# Task objective
Count how many lines of the data below contain the string "type"; the reply should be that number alone.
— begin Data extract —
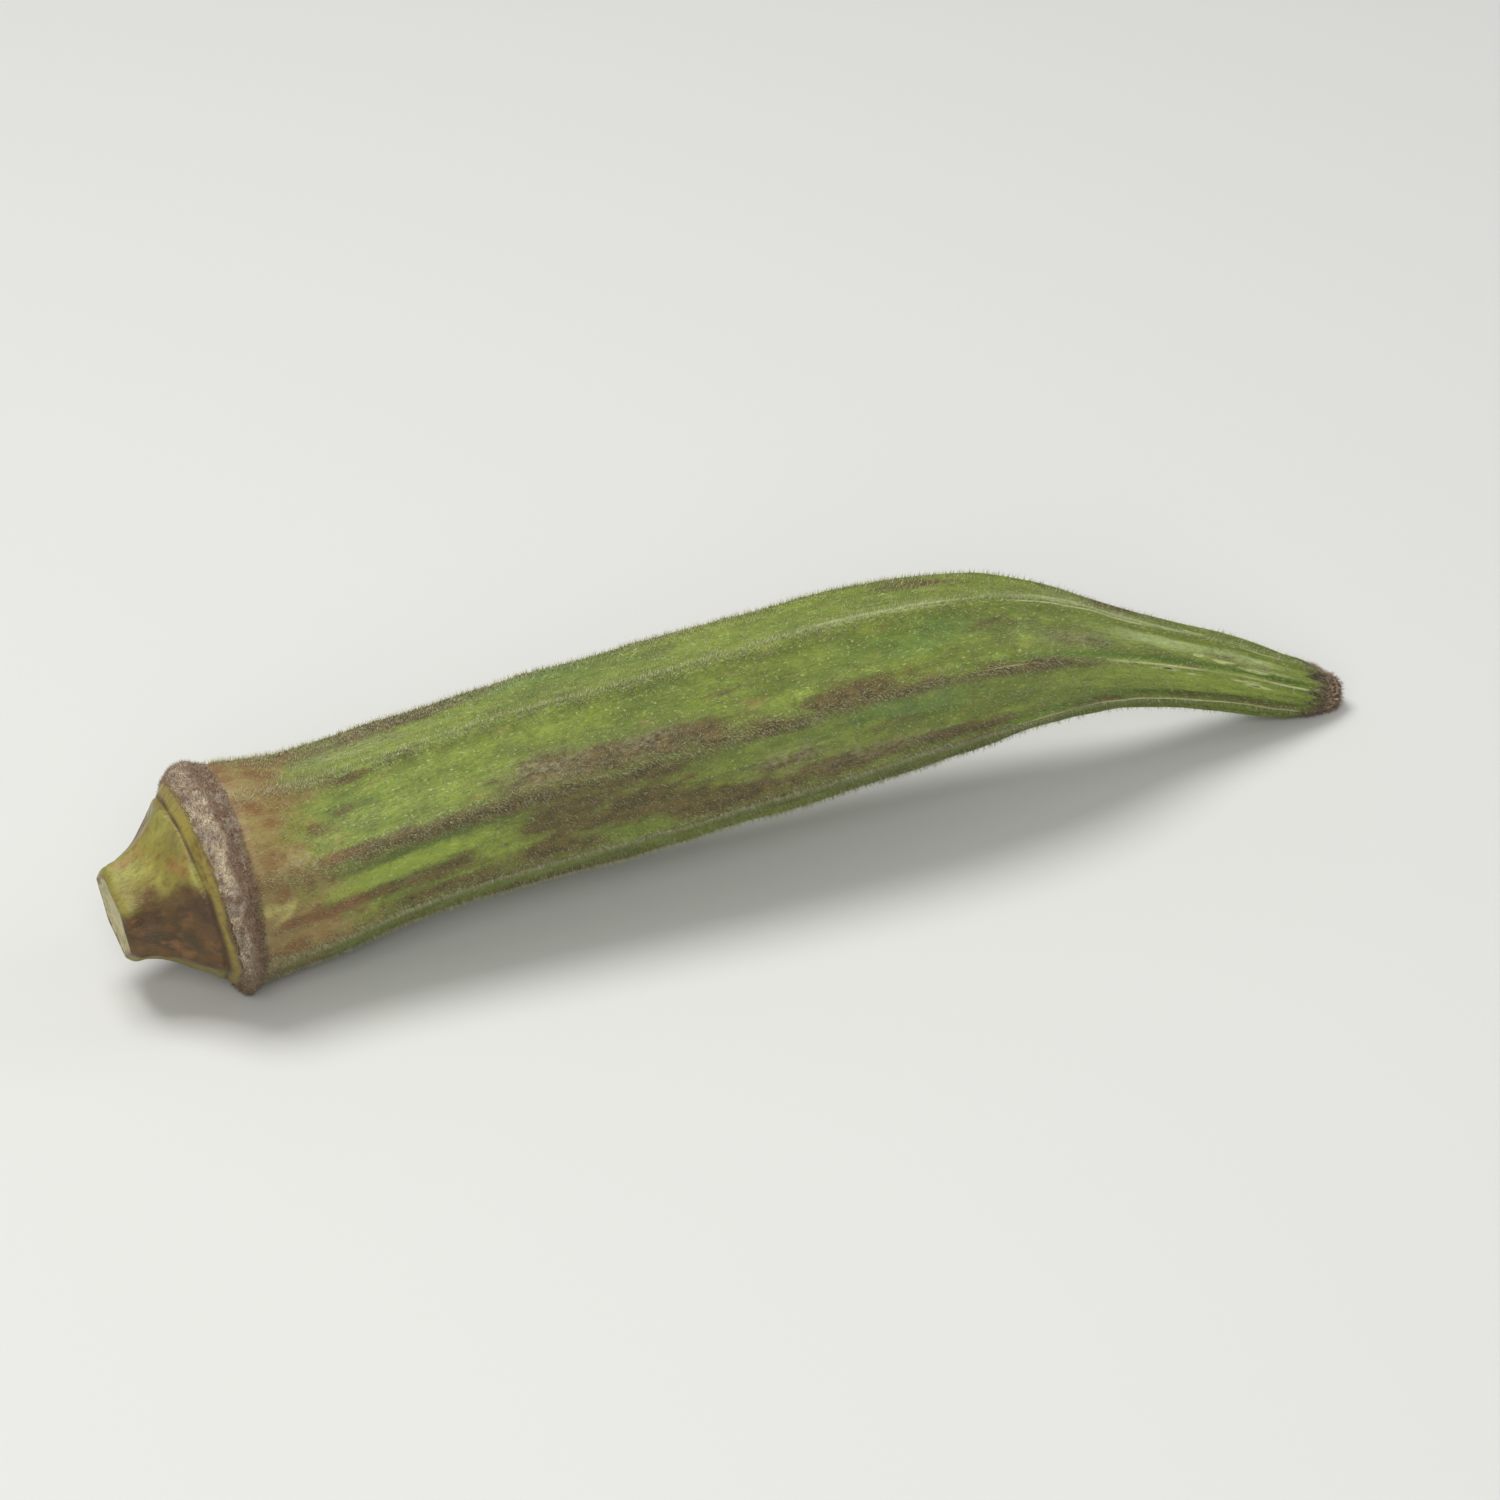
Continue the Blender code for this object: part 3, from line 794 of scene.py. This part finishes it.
def capsule_material():
    """Green skin with a tan shoulder, brown scuffs and a brown nub."""
    paint = Paint("okra_capsule", 0.5)
    skin = with_tip(paint, with_scuffs(paint, with_shoulder(paint, green_skin(paint))))
    return paint.finish(skin, paint.between(0.36, 0.58, (3.0, 1.2), 4.0), paint.noise(0.7, 0.2, 4.0), 0.12)


def collar_material():
    """Felted hair, grey, flecked with brown."""
    paint = Paint("okra_collar_wool", 0.9, 0.2)
    wool = paint.mottle(WOOL, WOOL_GREY, (0.9, 1.4), (0.4, 0.62), 1.0, 4.0)
    wool = paint.mottle(wool, WOOL_BROWN, (0.7, 0.9), (0.5, 0.68), 0.7, 5.0)
    wool = paint.daub(wool, WOOL_BROWN, "felt", (0.7, 1.2), 2.0, 0.7)
    return paint.finish(wool, paint.between(0.8, 1.0, (0.4, 0.4)), paint.noise(0.16, 0.12, 4.0), 0.14)


def cap_material():
    """The cap, green above and brown below, the brown partly painted shade, with an olive band and a dark
    groove by the collar.
    """
    paint = Paint("okra_cap", 0.4, 0.4)
    cap = paint.mottle(CAP_GREEN, CAP_OLIVE, (3.0, 4.0), (0.32, 0.68), 1.0, 4.0)
    cap = paint.mottle(cap, CAP_RUST, (1.6, 2.4), (0.5, 0.76), 0.6, 4.0)
    brown = paint.mottle(CAP_BROWN, CAP_DARK, (1.5, 2.2), (0.38, 0.62), 1.0, 5.0)
    brown = paint.mottle(brown, CAP_RUST, (1.4, 2.0), (0.5, 0.76), 0.5, 4.0)
    # Dark brown over the cap's lower front, partly real and partly painted shade.
    cap = paint.daub(cap, brown, "bruise", (2.2, 3.2), 1.2, 0.9)
    band = paint.mottle(BAND_OLIVE, CAP_BROWN, (0.7, 3.5), (0.45, 0.7), 0.8, 5.0)
    cap = paint.mix(paint.mark("band"), cap, band)
    cap = paint.mottle(cap, CAP_BROWN, (0.6, 0.5), (0.44, 0.7), 0.35)
    crack = paint.step(paint.noise(2.0, 3.0), 0.3, 0.6, 0.5, 0.9)
    cap = paint.mix(paint.calc("MULTIPLY", paint.mark("groove"), crack), cap, GROOVE_DARK)
    return paint.finish(cap, paint.between(0.32, 0.5, (1.5, 1.5)), paint.noise(0.4, 0.3, 5.0), 0.14)


def cut_face_material():
    """Pale pith, a greener ring of fibres round it and a brown, dried edge."""
    paint = Paint("okra_cut_face", 0.6)
    share = paint.calc("ADD", paint.mark("share"), paint.between(-0.08, 0.08, (1.0, 1.6)))
    pith = paint.mottle(PITH, PITH_DARK, (0.5, 0.8), (0.36, 0.64), 0.7, 4.0)
    fibres = paint.step(paint.noise(0.4, 0.7, 2.0), 0.4, 0.6, 0.35, 0.8)
    ring = paint.calc("MULTIPLY", paint.step(share, 0.5, 0.62), paint.step(share, 0.82, 0.7))
    pith = paint.mix(paint.calc("MULTIPLY", ring, fibres), pith, PITH_GREEN)
    pith = paint.mix(paint.step(share, 0.8, 1.0, 0.0, 0.9), pith, CUT_EDGE)
    return paint.finish(pith, paint.between(0.5, 0.7, (1.0, 1.0)), paint.noise(0.5, 0.6, 4.0), 0.12)


def hair_material(name, pale, dark):
    """Fine plant hair: each hair has its own shade between the two colours."""
    paint = Paint(name, 0.55, 0.4)
    paint.feed(paint.shader.inputs["Base Color"], paint.mix(paint.mark("shade"), pale, dark))
    return paint.material


def scattered(growth, density):
    """Places for the hairs, (along, turn), as dense as the function says for each square millimetre."""
    draw = np.random.default_rng(growth.seed)
    tries = TRIES_PER_HAIR * growth.count
    found, needed = [], growth.count
    while needed > 0:
        along, turn = draw.uniform(*growth.stretch, tries), draw.uniform(0, 360, tries)
        likely = density(along, turn) * smooth_curve(PROFILE, along) / FLOW_RADIUS
        kept = draw.uniform(0, 1, tries) < likely
        found.append(np.stack([along[kept], turn[kept]])[:, :needed])
        needed -= found[-1].shape[1]
    return np.concatenate(found, axis=1)


def hairs(growth, places, pose):
    """Hairs as thin closed spikes rooted in the skin, leaning towards the tip."""
    along, turn = places
    draw = np.random.default_rng(growth.seed)
    count = growth.count
    root = skin_at(along, turn, np.ones(count), pose)
    out = outward(along, turn, pose)
    grown = unit(out + np.array([growth.lean, 0.0, 0.0]) + growth.spread * draw.normal(0, 1, (count, 3)))
    tip = root + grown * draw.uniform(*growth.lengths, (count, 1))
    tip[:, 2] = np.maximum(tip[:, 2], HAIR_CLEARANCE)
    first = unit(np.cross(grown, draw.normal(0, 1, (count, 3))))
    second = np.cross(grown, first)
    base, first, second = root - HAIR_ROOT * out, growth.width * first, growth.width * second
    corners = [base + math.cos(turned) * first + math.sin(turned) * second for turned in CORNER_TURNS]
    points = np.stack([*corners, tip], axis=1).reshape(-1, 3)
    start = SPIKE_POINTS * np.arange(count)[:, None, None]
    faces = (start + np.array(SPIKE_FACES)).reshape(-1, 3)
    shade = np.repeat(np.sqrt(draw.uniform(0, 1, count)), SPIKE_POINTS)
    flow = np.repeat(flow_of(along, turn), SPIKE_POINTS, axis=0)
    return mesh_piece(growth.name, points, faces.tolist(), {"shade": shade, "flow": flow})


def ridge_density(along, turn):
    on_ridge = bump(0.0, RIDGE_HAIR_HALF_WIDTH, off_corner(turn, RIDGES))
    return on_ridge * (1 - RIDGE_HAIRS_LOST * blend(*RIDGE_HAIRS_THIN, along))


def facet_density(along, turn):
    return FACET_HAIR_SHARE + layered(flow_of(along, turn), FACET_HAIR_CLUMPS)


def scuff_density(along, turn):
    return np.clip(patches(all_bruises(), along, turn), 0, 1)


def even_density(along, turn):
    return np.ones_like(along)


def all_hairs(pose):
    """The hairs of each region, in pieces of their own."""
    pale = hair_material("okra_hair_pale", HAIR_PALE, HAIR_TAN)
    brownish = hair_material("okra_hair_brown", HAIR_PALE, HAIR_BROWN)
    woolly = hair_material("okra_hair_wool", WOOL, WOOL_BROWN)
    made = []
    for growth, density, material in (
        (RIDGE_HAIRS, ridge_density, pale), (SKIN_HAIRS, facet_density, pale),
        (SCUFF_HAIRS, scuff_density, brownish), (COLLAR_HAIRS, even_density, woolly),
        (NUB_HAIRS, even_density, woolly),
    ):
        piece = hairs(growth, scattered(growth, density), pose)
        piece.data.materials.append(material)
        made.append(piece)
    return made


def floor_piece():
    mesh = bpy.data.meshes.new("floor")
    half = FLOOR_SIZE / 2
    corners = [(-half, -half, 0), (half, -half, 0), (half, half, 0), (-half, half, 0)]
    mesh.from_pydata(corners, [], [(0, 1, 2, 3)])
    material = bpy.data.materials.new("floor")
    material.use_nodes = True
    shader = material.node_tree.nodes["Principled BSDF"]
    shader.inputs["Base Color"].default_value = linear(FLOOR)
    shader.inputs["Roughness"].default_value = FLOOR_ROUGHNESS
    mesh.materials.append(material)
    floor = bpy.data.objects.new("floor", mesh)
    bpy.context.scene.collection.objects.link(floor)
    return floor


def aimed(made, place, target):
    made.location = place
    made.rotation_mode = "QUATERNION"
    made.rotation_quaternion = (Vector(target) - Vector(place)).to_track_quat("-Z", "Y")
    bpy.context.scene.collection.objects.link(made)
    return made


def light_scene():
    """Large soft lights above and around the pod, and a pale surrounding."""
    for name, place, size, power in LIGHTS:
        data = bpy.data.lights.new(name, "AREA")
        data.shape, data.size, data.energy = "DISK", size, power
        aimed(bpy.data.objects.new(name, data), place, CAMERA_AIM)
    world = bpy.data.worlds.new("studio")
    world.use_nodes = True
    background = world.node_tree.nodes["Background"]
    background.inputs["Strength"].default_value = WORLD_STRENGTH
    background.inputs["Color"].default_value = WORLD_COLOUR
    bpy.context.scene.world = world
    bpy.context.scene.view_settings.view_transform = "Standard"


def place_camera():
    data = bpy.data.cameras.new("camera")
    data.sensor_width = SENSOR
    data.lens = SENSOR * CAMERA_DISTANCE / CAMERA_FIELD
    data.clip_start = CLIP_START
    azimuth, elevation = math.radians(CAMERA_AZIMUTH), math.radians(CAMERA_ELEVATION)
    level = math.cos(elevation)
    back = Vector((math.sin(azimuth) * level, -math.cos(azimuth) * level, math.sin(elevation)))
    place = Vector(CAMERA_AIM) + back * CAMERA_DISTANCE
    bpy.context.scene.camera = aimed(bpy.data.objects.new("camera", data), place, CAMERA_AIM)


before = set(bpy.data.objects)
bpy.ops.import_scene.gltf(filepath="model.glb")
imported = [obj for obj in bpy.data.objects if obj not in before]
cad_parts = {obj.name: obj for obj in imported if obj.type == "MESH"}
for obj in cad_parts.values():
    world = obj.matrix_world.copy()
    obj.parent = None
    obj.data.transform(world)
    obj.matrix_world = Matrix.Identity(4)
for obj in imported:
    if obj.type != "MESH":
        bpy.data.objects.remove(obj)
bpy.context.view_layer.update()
pose = resting_pose()
skin = skin_piece(pose)
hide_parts("okra_pod")
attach(skin, "root")
for hair_piece in all_hairs(pose):
    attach(hair_piece, "root")
floor_piece()
light_scene()
place_camera()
— end Data extract —
# Finished answer
2